> _What you have to do_
Reproduce each line that includes the word "pose".

> _Information provided_
....................
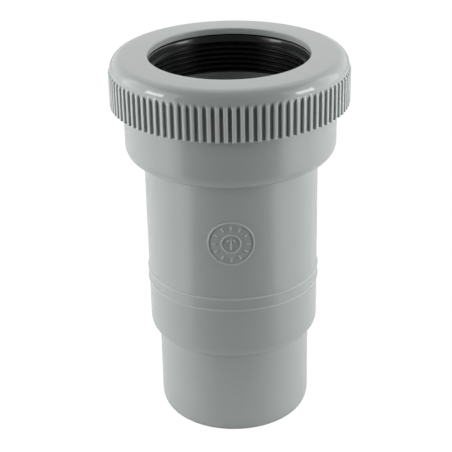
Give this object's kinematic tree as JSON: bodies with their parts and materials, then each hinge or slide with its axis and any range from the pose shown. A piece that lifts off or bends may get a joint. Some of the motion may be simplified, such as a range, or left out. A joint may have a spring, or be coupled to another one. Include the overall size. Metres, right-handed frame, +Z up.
....................
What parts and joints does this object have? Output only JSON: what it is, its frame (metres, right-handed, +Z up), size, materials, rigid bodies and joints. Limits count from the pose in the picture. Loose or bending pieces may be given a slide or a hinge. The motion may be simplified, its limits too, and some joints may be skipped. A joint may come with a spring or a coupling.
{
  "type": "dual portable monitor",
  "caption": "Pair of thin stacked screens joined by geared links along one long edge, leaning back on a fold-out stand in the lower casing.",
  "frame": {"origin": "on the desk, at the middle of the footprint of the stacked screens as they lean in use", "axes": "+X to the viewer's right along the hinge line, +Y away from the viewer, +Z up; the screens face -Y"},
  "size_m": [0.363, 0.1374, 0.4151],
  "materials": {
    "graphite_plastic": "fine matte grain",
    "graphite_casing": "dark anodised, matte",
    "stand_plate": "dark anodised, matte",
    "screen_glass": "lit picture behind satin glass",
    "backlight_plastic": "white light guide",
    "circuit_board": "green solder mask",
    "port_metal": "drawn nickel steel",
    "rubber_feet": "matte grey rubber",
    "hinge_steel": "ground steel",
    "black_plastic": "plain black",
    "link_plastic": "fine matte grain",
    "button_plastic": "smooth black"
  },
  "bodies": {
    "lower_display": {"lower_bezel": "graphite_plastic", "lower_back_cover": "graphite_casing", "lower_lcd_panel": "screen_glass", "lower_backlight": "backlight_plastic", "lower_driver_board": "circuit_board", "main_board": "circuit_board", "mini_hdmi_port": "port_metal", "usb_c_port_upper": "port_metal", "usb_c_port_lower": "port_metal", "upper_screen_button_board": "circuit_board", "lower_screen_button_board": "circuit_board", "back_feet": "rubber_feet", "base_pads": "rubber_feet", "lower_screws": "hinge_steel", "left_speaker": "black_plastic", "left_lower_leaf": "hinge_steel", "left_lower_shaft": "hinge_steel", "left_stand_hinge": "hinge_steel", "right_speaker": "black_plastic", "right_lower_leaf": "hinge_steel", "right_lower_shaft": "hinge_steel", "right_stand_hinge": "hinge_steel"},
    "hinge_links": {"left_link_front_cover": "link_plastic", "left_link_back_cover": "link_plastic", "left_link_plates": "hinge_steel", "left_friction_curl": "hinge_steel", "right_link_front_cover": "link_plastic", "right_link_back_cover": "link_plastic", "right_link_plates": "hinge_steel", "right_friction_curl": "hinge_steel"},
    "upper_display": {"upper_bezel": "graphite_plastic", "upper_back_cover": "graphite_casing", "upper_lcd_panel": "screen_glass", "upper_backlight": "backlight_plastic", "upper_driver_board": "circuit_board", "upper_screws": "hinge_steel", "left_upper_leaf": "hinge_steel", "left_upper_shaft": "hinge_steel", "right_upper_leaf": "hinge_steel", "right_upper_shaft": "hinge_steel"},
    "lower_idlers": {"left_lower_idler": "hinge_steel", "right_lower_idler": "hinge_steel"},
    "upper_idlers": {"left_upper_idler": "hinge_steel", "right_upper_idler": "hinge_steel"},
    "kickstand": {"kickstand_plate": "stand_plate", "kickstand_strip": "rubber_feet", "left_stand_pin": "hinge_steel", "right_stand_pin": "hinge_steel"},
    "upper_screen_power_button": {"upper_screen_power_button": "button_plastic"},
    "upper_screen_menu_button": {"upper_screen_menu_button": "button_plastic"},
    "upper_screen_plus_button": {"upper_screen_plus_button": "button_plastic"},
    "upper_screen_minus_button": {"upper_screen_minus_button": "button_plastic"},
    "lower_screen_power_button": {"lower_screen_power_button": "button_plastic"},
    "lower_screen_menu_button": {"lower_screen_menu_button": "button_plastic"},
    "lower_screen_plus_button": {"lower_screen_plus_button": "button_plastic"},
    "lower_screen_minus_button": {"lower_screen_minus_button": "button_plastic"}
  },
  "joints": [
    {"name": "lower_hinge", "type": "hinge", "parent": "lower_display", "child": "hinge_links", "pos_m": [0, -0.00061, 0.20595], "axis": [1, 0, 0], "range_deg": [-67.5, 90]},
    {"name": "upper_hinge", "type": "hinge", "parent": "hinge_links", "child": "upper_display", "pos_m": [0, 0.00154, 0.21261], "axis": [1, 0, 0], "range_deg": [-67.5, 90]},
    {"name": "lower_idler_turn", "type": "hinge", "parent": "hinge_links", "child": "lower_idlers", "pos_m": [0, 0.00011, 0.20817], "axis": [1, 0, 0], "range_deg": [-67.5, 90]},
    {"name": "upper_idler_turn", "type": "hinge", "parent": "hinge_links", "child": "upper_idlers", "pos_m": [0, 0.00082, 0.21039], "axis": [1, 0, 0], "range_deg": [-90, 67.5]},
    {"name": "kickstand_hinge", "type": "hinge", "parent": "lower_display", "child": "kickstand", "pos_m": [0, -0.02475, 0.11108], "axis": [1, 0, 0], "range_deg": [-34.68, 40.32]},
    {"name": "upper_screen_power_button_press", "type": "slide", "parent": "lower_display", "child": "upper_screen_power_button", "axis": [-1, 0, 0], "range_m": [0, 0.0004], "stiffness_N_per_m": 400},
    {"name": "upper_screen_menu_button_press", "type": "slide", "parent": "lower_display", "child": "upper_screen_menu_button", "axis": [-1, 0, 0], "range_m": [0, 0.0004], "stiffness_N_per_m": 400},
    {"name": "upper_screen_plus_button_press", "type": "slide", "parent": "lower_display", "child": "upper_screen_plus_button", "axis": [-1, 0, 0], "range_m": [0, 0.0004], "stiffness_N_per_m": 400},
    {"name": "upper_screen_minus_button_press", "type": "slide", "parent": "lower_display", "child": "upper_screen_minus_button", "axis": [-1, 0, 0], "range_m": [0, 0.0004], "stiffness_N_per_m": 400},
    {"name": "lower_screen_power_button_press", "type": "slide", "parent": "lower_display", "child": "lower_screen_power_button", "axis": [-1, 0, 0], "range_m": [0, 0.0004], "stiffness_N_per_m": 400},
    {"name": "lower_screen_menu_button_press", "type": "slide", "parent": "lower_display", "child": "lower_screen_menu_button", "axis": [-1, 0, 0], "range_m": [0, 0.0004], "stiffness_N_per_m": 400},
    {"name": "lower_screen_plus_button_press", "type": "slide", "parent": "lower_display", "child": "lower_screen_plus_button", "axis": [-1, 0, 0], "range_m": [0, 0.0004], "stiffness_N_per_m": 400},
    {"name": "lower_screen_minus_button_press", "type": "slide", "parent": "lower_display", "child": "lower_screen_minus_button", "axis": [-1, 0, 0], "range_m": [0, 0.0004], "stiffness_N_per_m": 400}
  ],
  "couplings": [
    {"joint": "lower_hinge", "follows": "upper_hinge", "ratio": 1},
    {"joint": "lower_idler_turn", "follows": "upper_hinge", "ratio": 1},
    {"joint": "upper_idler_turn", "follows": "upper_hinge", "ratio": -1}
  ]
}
....................
> _Written solution_
Give this object's kinematic tree as JSON: bodies with their parts and materials, then each hinge or slide with its axis and any range from the pose shown. A piece that lifts off or bends may get a joint. Some of the motion may be simplified, such as a range, or left out. A joint may have a spring, or be coupled to another one. Include the overall size. Metres, right-handed frame, +Z up.
What parts and joints does this object have? Output only JSON: what it is, its frame (metres, right-handed, +Z up), size, materials, rigid bodies and joints. Limits count from the pose in the picture. Loose or bending pieces may be given a slide or a hinge. The motion may be simplified, its limits too, and some joints may be skipped. A joint may come with a spring or a coupling.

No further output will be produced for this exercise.